Initially it wasn’t something I considered, I just meditated and loved practice. I had a marketing and advertising agency, and a restaurant and bar, and was working like crazy but sustaining it all, whereas people around me, our clients and colleagues were dropping like flies due to the pressure and strain of being ‘creative’ and ‘on’ all the time.
I attempted to get them to learn Vedic meditation over and over (my husband included) but the responses were always similar, they felt it hippy or weird or old hat. So I committed to training and then teaching this practice to those who desired the ancient knowledge to be delivered in a very realistic, modern way. That’s the speciality of The Broad Place. I don’t live in a cave and practice yoga 6 hours a day. I’m a mother, a wife, I like eating donuts and having fun, and I have launched and started businesses around the world – I know intimately what it takes to thrive in the modern world.
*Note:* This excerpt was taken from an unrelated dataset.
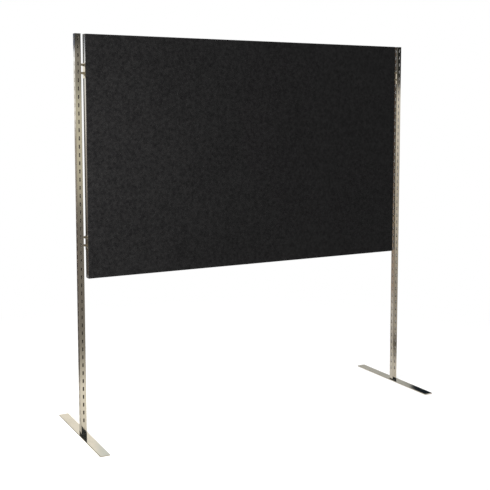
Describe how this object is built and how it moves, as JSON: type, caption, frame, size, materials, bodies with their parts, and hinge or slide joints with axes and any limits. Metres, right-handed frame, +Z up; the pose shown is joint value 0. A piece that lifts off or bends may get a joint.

Broad Mind Meditation is a tool that doesn’t take us away from the world, it helps us engage better with it, with increased clarity, creativity and resilience.
It’s a personal dream of mine to teach workshops with my life partner. Will you share some of the joys and challenges of being running The Broad Place with your partner/husband?
Arran and I are incredibly fortunate in that we never get sick of each other. I am VERY high energy, and he is very steady and somehow this works. We have very similar aesthetics and philosophy and ideas and so collaborating on absolutely everything became a very natural process for us. We had our agency together, the restaurant and then co-founded The Broad Place. It works as we have very different roles, I educate, Arran designs. Sometimes he’s too busy and I whip up some graphics, which I’m sure pisses him off as I am not as great a designer as he is, but he never says anything. It honestly works so well as he doesn’t criticise or be judgemental and he let’s me really experiment, its his biggest gift to me. I am working slowly on offering him the same hahaha.
Currently though, Arran desired to go work on a few of his own independent projects and has 7 restaurants he’s doing the creative direction for, I mean the guy is a machine. He also takes care of Marley in the afternoons and evenings when I teach. I don’t know how he does it. The only friction comes from my missing him as I’m used to being around him 24 hours a day, which I think was more fun for me than him to be honest! I think the respect we have for each other is the foundation of our relationship. I’ve never met anyone like him, and I aspire to be a little bit more like Arran every day.
For anyone trying to work together, I always say the relationship comes first. If push came to shove I would shut down everything, every single project, fold every book, anything it took, to maintain my wonderful relationship with Arran and our daughter Marley. We all know our priorities and at the end of the day, it’s all one big experiment, so we try not to take it so seriously. I think this is key, if the ‘business’ becomes the only thing, you’re relationship is dust.
What is the philosophy behind how take care of yourself?
The philosophy I embrace now is ‘whatever brings joy, do that’. The foundations though are that I meditate twice a day. I always try stretch and move my body. I try eat a croissant once a day, I absolutely love them and they make me so happy! I love my morning coffee. I love the mind body connection and disciplined art forms like karate.
I really focus these days on nourishing my mind and my soul. I read like crazy, listen to audio books and podcasts and talk ideas and philosophy with Arran and friends constantly. Taking care of myself is keeping inspired. How I eat shifts a lot, I go through dedicated Japanese stages, and we only eat Japanese food, then it’s Ayurvedic, then I throw all that out the window for a week and we got out for pizza, and have french baguettes and triple cream cheese in our backyard. I’m more confident now in just going with the flow, I went through a slightly manic ‘health’ phase where I became a yoga/nut milk/green juice/cacao junkie and everything was very restricted. Now I’m way more chilled out!
How do you practice forgiveness?
The first step for me is to forgive myself. Live many women, I can be self-critical which doesn’t help anyone let alone myself. So I am frequently giving myself a break, cutting myself some slack. Then I find that generosity and kindness radiates outwards. I am so much kinder and softer to everyone else. Every morning I remind myself that everyone is after fulfilment just like me, we are exactly the same, even if our ways of going about it are vastly different. It’s a good grounding for what can be mental days that lie ahead!
Share three books on your nightstand.
I read 1-2 books a week. But right now I am reading How To Cook Your Life by Zen Master Dogen, The Silk Roads by Peter Frankopan (I am terrible with history, so this is fascinating) and Who Would You Be Without Your Story by Byron Katie (Which is brilliant). Always by my bed though are Meditation by Marcus Aurelius and The Bhagavad Gita by Maharishi Mahesh Menon.
Best advice you have ever taken.
Best advice is ‘If you believe in your heart of hearts it’s what you want to do, just do it’. My favourite saying my friend Vashti always hammers into me is ‘Life isn’t what happens to you, it’s what happens for you’.
Tell us one thing you haven’t done yet that you really want to do.
Arran and I really want to live in Japan for an extended period of time, and I really wish to learn Japanese! Practising and studying karate in Okinawa (fluent Japanese being a prerequisite) is also a dream.
What are you most grateful for?
My creativity, I feel a constant sense of flowing creativity and it blows me away, I am forever grateful for it. Then of course Arran who has changed my entire life, and my daughter Marley, who is my constant teacher and inspiration. I’m also grateful for humour, I actually couldn’t live without it.